(Set problem)
Every line below is to be quoted exactly, with nothing added or dropped.

(Dataset section)
** BEGIN **
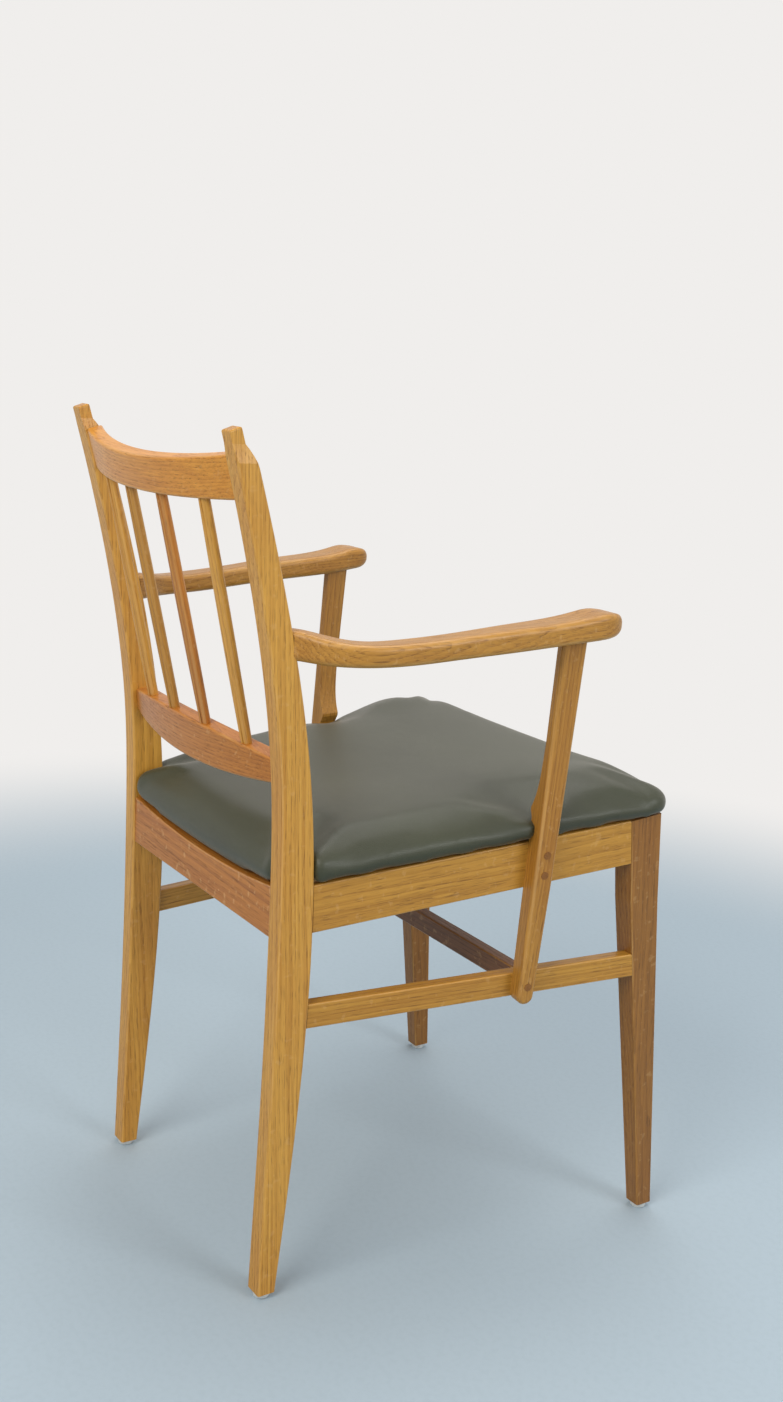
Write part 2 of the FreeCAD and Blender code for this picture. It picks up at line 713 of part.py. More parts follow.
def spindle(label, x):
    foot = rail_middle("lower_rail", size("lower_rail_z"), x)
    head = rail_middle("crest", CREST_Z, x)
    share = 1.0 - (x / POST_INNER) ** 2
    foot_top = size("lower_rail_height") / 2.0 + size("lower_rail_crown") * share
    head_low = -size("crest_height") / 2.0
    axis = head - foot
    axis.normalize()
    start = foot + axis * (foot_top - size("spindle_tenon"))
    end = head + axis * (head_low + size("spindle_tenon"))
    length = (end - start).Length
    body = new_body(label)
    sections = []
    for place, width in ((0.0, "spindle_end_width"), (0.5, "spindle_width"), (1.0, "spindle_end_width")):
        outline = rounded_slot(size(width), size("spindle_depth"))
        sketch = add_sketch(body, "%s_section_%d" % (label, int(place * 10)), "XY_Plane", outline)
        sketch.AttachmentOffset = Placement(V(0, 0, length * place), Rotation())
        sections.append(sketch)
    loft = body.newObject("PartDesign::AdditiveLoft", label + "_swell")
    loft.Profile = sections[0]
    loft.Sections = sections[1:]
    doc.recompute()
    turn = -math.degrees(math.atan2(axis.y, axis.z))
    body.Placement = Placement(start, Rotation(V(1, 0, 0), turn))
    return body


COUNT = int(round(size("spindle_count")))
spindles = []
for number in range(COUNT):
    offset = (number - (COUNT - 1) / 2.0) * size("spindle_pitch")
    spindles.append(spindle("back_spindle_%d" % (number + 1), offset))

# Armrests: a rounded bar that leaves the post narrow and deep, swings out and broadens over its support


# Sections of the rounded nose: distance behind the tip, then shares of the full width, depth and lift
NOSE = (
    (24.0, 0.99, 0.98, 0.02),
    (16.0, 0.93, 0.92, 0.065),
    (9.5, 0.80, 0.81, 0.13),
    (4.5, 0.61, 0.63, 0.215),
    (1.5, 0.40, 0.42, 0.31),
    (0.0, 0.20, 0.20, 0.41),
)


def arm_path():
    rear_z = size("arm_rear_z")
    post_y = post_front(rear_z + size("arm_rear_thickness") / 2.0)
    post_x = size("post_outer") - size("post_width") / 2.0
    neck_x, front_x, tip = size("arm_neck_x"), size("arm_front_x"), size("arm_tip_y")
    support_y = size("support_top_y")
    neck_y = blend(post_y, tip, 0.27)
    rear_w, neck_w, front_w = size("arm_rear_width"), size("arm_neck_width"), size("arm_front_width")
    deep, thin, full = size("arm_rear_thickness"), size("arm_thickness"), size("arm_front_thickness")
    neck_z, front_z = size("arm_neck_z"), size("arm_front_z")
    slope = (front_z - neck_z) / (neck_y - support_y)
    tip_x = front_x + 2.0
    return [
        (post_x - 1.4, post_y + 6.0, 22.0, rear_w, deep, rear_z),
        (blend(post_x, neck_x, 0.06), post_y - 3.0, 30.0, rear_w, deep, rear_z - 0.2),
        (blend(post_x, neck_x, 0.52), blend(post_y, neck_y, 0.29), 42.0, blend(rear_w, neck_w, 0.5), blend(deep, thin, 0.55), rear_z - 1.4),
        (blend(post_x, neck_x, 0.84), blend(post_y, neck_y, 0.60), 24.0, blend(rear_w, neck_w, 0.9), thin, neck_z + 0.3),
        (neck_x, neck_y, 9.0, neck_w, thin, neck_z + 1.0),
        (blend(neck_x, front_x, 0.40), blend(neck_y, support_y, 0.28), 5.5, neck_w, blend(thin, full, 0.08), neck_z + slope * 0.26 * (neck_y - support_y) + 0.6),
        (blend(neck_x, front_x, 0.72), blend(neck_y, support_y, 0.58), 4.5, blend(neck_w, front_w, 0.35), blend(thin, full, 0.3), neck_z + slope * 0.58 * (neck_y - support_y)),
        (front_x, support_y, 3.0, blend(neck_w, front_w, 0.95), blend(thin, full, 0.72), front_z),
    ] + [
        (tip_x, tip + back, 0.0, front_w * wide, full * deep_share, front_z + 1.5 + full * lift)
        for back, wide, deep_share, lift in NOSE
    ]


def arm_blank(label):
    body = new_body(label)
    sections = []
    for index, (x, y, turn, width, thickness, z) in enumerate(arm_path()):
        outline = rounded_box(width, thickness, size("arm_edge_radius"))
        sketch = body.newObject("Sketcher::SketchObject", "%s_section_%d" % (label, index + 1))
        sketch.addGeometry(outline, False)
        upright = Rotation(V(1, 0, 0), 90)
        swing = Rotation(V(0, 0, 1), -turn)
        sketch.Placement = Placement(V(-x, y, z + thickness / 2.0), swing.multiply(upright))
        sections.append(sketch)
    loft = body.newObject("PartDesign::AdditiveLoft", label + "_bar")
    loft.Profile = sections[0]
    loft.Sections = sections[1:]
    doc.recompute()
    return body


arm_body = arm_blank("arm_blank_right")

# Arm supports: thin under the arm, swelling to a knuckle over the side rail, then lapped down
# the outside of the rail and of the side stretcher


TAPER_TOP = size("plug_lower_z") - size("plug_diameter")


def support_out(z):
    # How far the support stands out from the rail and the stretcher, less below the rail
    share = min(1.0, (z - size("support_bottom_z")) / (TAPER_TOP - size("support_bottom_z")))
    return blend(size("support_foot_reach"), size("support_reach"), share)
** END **
(Answer for this exercise)
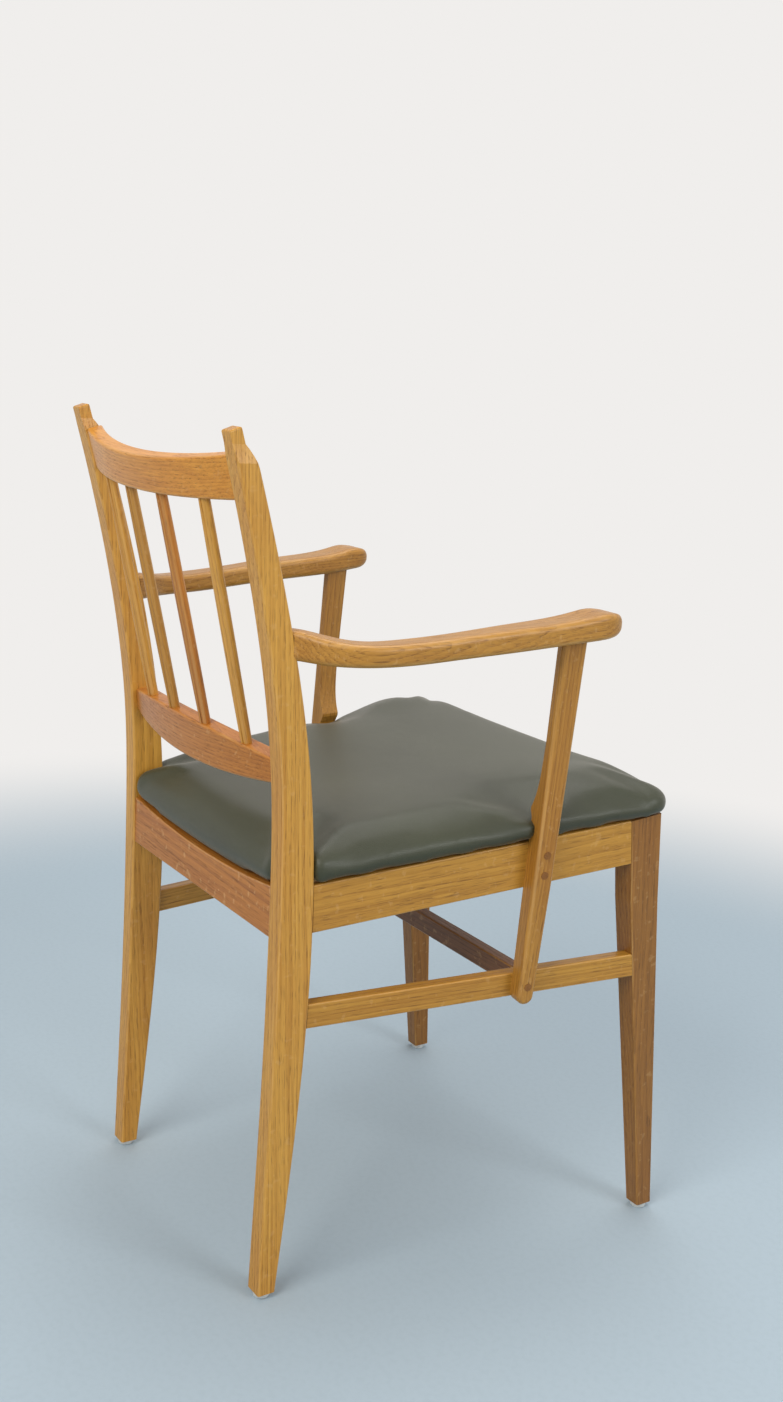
Write part 2 of the FreeCAD and Blender code for this picture. It picks up at line 713 of part.py. More parts follow.
def spindle(label, x):
    foot = rail_middle("lower_rail", size("lower_rail_z"), x)
    head = rail_middle("crest", CREST_Z, x)
    share = 1.0 - (x / POST_INNER) ** 2
    foot_top = size("lower_rail_height") / 2.0 + size("lower_rail_crown") * share
    head_low = -size("crest_height") / 2.0
    axis = head - foot
    axis.normalize()
    start = foot + axis * (foot_top - size("spindle_tenon"))
    end = head + axis * (head_low + size("spindle_tenon"))
    length = (end - start).Length
    body = new_body(label)
    sections = []
    for place, width in ((0.0, "spindle_end_width"), (0.5, "spindle_width"), (1.0, "spindle_end_width")):
        outline = rounded_slot(size(width), size("spindle_depth"))
        sketch = add_sketch(body, "%s_section_%d" % (label, int(place * 10)), "XY_Plane", outline)
        sketch.AttachmentOffset = Placement(V(0, 0, length * place), Rotation())
        sections.append(sketch)
    loft = body.newObject("PartDesign::AdditiveLoft", label + "_swell")
    loft.Profile = sections[0]
    loft.Sections = sections[1:]
    doc.recompute()
    turn = -math.degrees(math.atan2(axis.y, axis.z))
    body.Placement = Placement(start, Rotation(V(1, 0, 0), turn))
    return body


COUNT = int(round(size("spindle_count")))
spindles = []
for number in range(COUNT):
    offset = (number - (COUNT - 1) / 2.0) * size("spindle_pitch")
    spindles.append(spindle("back_spindle_%d" % (number + 1), offset))

# Armrests: a rounded bar that leaves the post narrow and deep, swings out and broadens over its support


# Sections of the rounded nose: distance behind the tip, then shares of the full width, depth and lift
NOSE = (
    (24.0, 0.99, 0.98, 0.02),
    (16.0, 0.93, 0.92, 0.065),
    (9.5, 0.80, 0.81, 0.13),
    (4.5, 0.61, 0.63, 0.215),
    (1.5, 0.40, 0.42, 0.31),
    (0.0, 0.20, 0.20, 0.41),
)


def arm_path():
    rear_z = size("arm_rear_z")
    post_y = post_front(rear_z + size("arm_rear_thickness") / 2.0)
    post_x = size("post_outer") - size("post_width") / 2.0
    neck_x, front_x, tip = size("arm_neck_x"), size("arm_front_x"), size("arm_tip_y")
    support_y = size("support_top_y")
    neck_y = blend(post_y, tip, 0.27)
    rear_w, neck_w, front_w = size("arm_rear_width"), size("arm_neck_width"), size("arm_front_width")
    deep, thin, full = size("arm_rear_thickness"), size("arm_thickness"), size("arm_front_thickness")
    neck_z, front_z = size("arm_neck_z"), size("arm_front_z")
    slope = (front_z - neck_z) / (neck_y - support_y)
    tip_x = front_x + 2.0
    return [
        (post_x - 1.4, post_y + 6.0, 22.0, rear_w, deep, rear_z),
        (blend(post_x, neck_x, 0.06), post_y - 3.0, 30.0, rear_w, deep, rear_z - 0.2),
        (blend(post_x, neck_x, 0.52), blend(post_y, neck_y, 0.29), 42.0, blend(rear_w, neck_w, 0.5), blend(deep, thin, 0.55), rear_z - 1.4),
        (blend(post_x, neck_x, 0.84), blend(post_y, neck_y, 0.60), 24.0, blend(rear_w, neck_w, 0.9), thin, neck_z + 0.3),
        (neck_x, neck_y, 9.0, neck_w, thin, neck_z + 1.0),
        (blend(neck_x, front_x, 0.40), blend(neck_y, support_y, 0.28), 5.5, neck_w, blend(thin, full, 0.08), neck_z + slope * 0.26 * (neck_y - support_y) + 0.6),
        (blend(neck_x, front_x, 0.72), blend(neck_y, support_y, 0.58), 4.5, blend(neck_w, front_w, 0.35), blend(thin, full, 0.3), neck_z + slope * 0.58 * (neck_y - support_y)),
        (front_x, support_y, 3.0, blend(neck_w, front_w, 0.95), blend(thin, full, 0.72), front_z),
    ] + [
        (tip_x, tip + back, 0.0, front_w * wide, full * deep_share, front_z + 1.5 + full * lift)
        for back, wide, deep_share, lift in NOSE
    ]


def arm_blank(label):
    body = new_body(label)
    sections = []
    for index, (x, y, turn, width, thickness, z) in enumerate(arm_path()):
        outline = rounded_box(width, thickness, size("arm_edge_radius"))
        sketch = body.newObject("Sketcher::SketchObject", "%s_section_%d" % (label, index + 1))
        sketch.addGeometry(outline, False)
        upright = Rotation(V(1, 0, 0), 90)
        swing = Rotation(V(0, 0, 1), -turn)
        sketch.Placement = Placement(V(-x, y, z + thickness / 2.0), swing.multiply(upright))
        sections.append(sketch)
    loft = body.newObject("PartDesign::AdditiveLoft", label + "_bar")
    loft.Profile = sections[0]
    loft.Sections = sections[1:]
    doc.recompute()
    return body


arm_body = arm_blank("arm_blank_right")

# Arm supports: thin under the arm, swelling to a knuckle over the side rail, then lapped down
# the outside of the rail and of the side stretcher


TAPER_TOP = size("plug_lower_z") - size("plug_diameter")


def support_out(z):
    # How far the support stands out from the rail and the stretcher, less below the rail
    share = min(1.0, (z - size("support_bottom_z")) / (TAPER_TOP - size("support_bottom_z")))
    return blend(size("support_foot_reach"), size("support_reach"), share)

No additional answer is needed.